Bob Donnan/USA TODAY Sports

Heading into the NBA Finals, down one member of their Big Three, the Cleveland Cavaliers were supposed to be a hollow contender without enough firepower around LeBron James to actually go all the way.

After losing Kyrie Irving to a season-ending injury at the end of an overtime loss in Game 1 of the Finals, James and the Cavaliers were considered even less of a threat, now down to just one member of their Big Three and about seven rotation players.

Still, none of it mattered in Game 2, and the Cavaliers were able to steal a stunning win from the Golden State Warriors in Oakland, 95-93, tying the series 1-1 and giving Cleveland home-court advantage currently as the location shifts to Ohio for two games.

The Warriors almost ripped the game away again in the closing minutes, coming back from 11 points down with a little more than three minutes remaining. But this time, the Cavs were able to reclaim their victory and pull a win out in overtime, thanks in part to some unexpected help from Irving’s replacement, Matthew Dellavedova.

In overtime and the fourth quarter, the Cavs’ incidental starter made several huge plays, including the game-winning free throws late in OT. Down 93-92, Dellavedova was fouled during an offensive rebound on a missed three from James Jones off a James kick-out and sank both attempts.

His calm pair of free throws gave the Cavs a 94-93 lead with just 10 seconds remaining and were a saving grace for Cleveland and James specifically, who had been stymied on two consecutive possessions trying to get clinching baskets prior to the three-point attempt and subsequent free throws from Jones and Dellavedova, respectively.

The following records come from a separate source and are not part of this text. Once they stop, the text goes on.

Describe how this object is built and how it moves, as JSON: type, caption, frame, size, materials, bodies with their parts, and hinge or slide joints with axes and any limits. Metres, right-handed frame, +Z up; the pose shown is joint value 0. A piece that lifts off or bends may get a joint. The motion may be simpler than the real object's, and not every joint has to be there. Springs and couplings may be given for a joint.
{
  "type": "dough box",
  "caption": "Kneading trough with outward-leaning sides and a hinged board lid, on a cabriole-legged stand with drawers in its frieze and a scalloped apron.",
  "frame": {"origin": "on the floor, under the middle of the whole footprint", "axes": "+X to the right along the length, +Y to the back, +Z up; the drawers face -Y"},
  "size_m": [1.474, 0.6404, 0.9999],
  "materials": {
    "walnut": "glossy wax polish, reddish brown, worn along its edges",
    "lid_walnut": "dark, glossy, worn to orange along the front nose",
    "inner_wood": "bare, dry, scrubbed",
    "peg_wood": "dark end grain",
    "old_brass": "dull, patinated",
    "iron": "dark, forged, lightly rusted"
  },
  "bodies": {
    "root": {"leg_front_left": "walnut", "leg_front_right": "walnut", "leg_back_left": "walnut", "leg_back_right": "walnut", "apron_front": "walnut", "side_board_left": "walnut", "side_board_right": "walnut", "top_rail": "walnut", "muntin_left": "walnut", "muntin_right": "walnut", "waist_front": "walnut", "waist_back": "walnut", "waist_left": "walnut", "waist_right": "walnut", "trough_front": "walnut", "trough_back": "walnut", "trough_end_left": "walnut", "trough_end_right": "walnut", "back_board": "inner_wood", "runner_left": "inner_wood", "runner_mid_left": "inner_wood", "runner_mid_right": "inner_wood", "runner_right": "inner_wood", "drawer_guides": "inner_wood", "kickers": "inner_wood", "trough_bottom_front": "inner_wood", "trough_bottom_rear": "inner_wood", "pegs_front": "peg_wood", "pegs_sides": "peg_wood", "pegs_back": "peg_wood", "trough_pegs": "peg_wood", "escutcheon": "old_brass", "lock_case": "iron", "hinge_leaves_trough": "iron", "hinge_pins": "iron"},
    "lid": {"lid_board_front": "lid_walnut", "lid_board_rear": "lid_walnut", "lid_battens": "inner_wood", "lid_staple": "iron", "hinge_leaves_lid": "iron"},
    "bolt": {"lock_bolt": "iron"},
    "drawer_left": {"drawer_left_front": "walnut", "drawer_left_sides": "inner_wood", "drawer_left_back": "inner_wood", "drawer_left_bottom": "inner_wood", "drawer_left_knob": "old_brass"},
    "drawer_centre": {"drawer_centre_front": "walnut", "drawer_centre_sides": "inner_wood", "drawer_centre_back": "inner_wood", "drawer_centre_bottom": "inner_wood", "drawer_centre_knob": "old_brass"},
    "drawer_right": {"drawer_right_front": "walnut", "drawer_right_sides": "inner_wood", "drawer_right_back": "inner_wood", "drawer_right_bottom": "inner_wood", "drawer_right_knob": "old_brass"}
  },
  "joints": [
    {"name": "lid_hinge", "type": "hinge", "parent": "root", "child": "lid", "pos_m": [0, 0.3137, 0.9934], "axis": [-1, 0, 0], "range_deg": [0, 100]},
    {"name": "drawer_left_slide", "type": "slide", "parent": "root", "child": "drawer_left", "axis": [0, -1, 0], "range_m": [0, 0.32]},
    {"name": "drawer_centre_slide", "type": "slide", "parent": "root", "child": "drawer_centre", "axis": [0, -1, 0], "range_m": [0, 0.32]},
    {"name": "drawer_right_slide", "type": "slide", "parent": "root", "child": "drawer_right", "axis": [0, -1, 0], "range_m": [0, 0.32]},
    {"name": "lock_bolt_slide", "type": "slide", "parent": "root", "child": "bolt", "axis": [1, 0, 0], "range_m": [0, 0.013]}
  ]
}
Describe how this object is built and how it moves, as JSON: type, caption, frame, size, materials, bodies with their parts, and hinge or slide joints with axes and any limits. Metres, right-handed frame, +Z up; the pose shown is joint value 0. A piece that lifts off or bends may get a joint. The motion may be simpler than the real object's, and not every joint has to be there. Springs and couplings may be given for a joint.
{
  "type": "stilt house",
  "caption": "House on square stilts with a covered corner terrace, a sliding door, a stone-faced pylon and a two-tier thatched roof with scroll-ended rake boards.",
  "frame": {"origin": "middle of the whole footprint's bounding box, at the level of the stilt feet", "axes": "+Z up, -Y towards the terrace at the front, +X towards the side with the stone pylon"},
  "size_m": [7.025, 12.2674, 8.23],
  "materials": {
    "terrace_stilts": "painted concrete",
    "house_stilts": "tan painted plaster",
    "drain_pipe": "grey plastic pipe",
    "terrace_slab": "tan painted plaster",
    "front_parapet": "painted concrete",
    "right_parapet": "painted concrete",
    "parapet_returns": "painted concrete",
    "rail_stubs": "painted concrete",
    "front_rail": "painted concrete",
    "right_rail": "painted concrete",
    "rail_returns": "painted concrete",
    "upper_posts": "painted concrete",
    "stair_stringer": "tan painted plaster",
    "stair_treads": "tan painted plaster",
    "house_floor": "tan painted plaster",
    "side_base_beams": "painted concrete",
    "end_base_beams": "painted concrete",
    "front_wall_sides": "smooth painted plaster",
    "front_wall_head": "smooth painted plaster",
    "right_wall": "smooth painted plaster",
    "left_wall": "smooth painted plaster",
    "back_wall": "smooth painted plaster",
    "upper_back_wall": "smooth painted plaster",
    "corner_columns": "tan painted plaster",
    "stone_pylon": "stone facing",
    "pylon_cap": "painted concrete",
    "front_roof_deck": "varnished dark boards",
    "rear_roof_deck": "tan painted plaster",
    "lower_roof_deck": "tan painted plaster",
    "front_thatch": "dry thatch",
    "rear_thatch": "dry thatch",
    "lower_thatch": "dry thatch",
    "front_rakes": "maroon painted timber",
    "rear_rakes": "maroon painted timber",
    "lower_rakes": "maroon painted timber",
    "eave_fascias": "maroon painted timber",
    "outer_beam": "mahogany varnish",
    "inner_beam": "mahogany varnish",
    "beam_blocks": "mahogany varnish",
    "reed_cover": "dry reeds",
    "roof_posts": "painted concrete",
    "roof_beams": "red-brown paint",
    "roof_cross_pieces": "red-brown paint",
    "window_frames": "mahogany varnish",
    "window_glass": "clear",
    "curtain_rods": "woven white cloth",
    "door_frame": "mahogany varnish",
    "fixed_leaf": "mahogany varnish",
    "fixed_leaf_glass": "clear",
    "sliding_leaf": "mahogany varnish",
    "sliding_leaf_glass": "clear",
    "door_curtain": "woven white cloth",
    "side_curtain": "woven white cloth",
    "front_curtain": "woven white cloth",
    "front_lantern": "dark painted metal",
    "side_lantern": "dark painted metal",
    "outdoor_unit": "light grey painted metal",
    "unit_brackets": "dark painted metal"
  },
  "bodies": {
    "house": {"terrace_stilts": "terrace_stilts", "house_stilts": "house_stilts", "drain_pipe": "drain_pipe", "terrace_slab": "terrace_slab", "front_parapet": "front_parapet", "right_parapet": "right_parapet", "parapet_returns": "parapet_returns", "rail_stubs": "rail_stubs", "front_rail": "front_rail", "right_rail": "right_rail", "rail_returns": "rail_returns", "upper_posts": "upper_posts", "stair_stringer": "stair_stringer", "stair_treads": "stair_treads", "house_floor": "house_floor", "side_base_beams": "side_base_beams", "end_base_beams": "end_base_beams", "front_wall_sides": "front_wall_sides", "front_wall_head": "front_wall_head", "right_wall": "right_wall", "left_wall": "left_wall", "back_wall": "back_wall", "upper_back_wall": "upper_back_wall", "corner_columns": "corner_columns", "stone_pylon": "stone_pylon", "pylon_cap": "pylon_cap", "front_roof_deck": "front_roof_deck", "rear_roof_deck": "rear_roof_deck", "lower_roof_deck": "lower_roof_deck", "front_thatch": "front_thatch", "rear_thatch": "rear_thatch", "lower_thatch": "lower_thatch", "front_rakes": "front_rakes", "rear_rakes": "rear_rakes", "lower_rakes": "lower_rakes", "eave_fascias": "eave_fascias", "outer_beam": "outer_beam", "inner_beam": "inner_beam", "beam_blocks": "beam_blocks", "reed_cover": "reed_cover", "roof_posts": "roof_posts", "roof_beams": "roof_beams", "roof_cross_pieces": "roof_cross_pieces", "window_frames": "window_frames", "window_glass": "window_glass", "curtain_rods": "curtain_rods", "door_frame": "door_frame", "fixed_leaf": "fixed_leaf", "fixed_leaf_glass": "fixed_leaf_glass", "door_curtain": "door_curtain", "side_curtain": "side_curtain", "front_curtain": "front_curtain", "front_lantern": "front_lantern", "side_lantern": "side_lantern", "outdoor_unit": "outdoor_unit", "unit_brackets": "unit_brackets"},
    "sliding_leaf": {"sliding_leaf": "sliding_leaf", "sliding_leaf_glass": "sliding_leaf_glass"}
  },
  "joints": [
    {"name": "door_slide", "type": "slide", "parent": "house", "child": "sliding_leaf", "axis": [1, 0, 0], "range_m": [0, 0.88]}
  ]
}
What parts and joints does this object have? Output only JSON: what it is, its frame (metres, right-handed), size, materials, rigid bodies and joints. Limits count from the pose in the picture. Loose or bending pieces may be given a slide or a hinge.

While the LeBron Show sputtered down the stretch, James led the Cavaliers once again for virtually the entire game.

He played a game-high 50 minutes and threw down a heavy stat line of 39 points, 16 rebounds and 11 assists. Despite missing a couple key free throws in the fourth quarter, he was also effective getting to the line, shooting 14-18 to boost his 11-35 shooting––although that was typical for this game, which was a classically physical Finals contest in which Cleveland shot just 32 percent and Golden State just 39 percent. James, for one, definitely thought the referees, ahem, let some things go.

Having hailed from the Eastern Conference, the Cavaliers were well-suited for a half-court bar-fight type of game, and the Cleveland defense had perhaps its most impressive performance of what has been a stifling playoffs for this team: for the first time all season, they held Golden State to less than 60 points through three quarters, and they did it in a building where the Warriors were 47-3 heading into the game.

Timofey Mozgov, despite his floor time being limited by the presence of an Andrew Bogut matchup, played an excellent first three quarters on both ends and was a huge reason why the Cavs were leading for most of the contest. J.R. Smith and Iman Shumpert both stepped up just enough to help the Cavs get a win, guarding multiple positions on defense as well as combining to shoot 3-10 from three point range. Dellavedova spearheaded the defensive effort on Curry, bodying him like Damon on Kinnear and helping turn the league MVP into a non-factor for most of the game.

This performance was one that Cleveland needed, although they still look like an overmatched team in terms of talent and depth––David Blatt played just seven Cavaliers for 259 of the 265 possible minutes (Mike Miller had six). As they head back home for two games, they’re still banking on continued God-like performances from James, their defense to hold up and anything anyone else can give them (even Miller).

At this point, however, who’s to say they can’t do it? James has shown through two games that he can be the great equalizer in this series, and he even flashed signs that his missing jump shot has returned, hitting 3-6 from three. Other than when he’s drifted into ball stagnancy, his play has been borderline masterful through two games, and Game 2 was perhaps his most memorable Finals performance yet.

If he can pull out three more wins in the next five games, it certainly will be.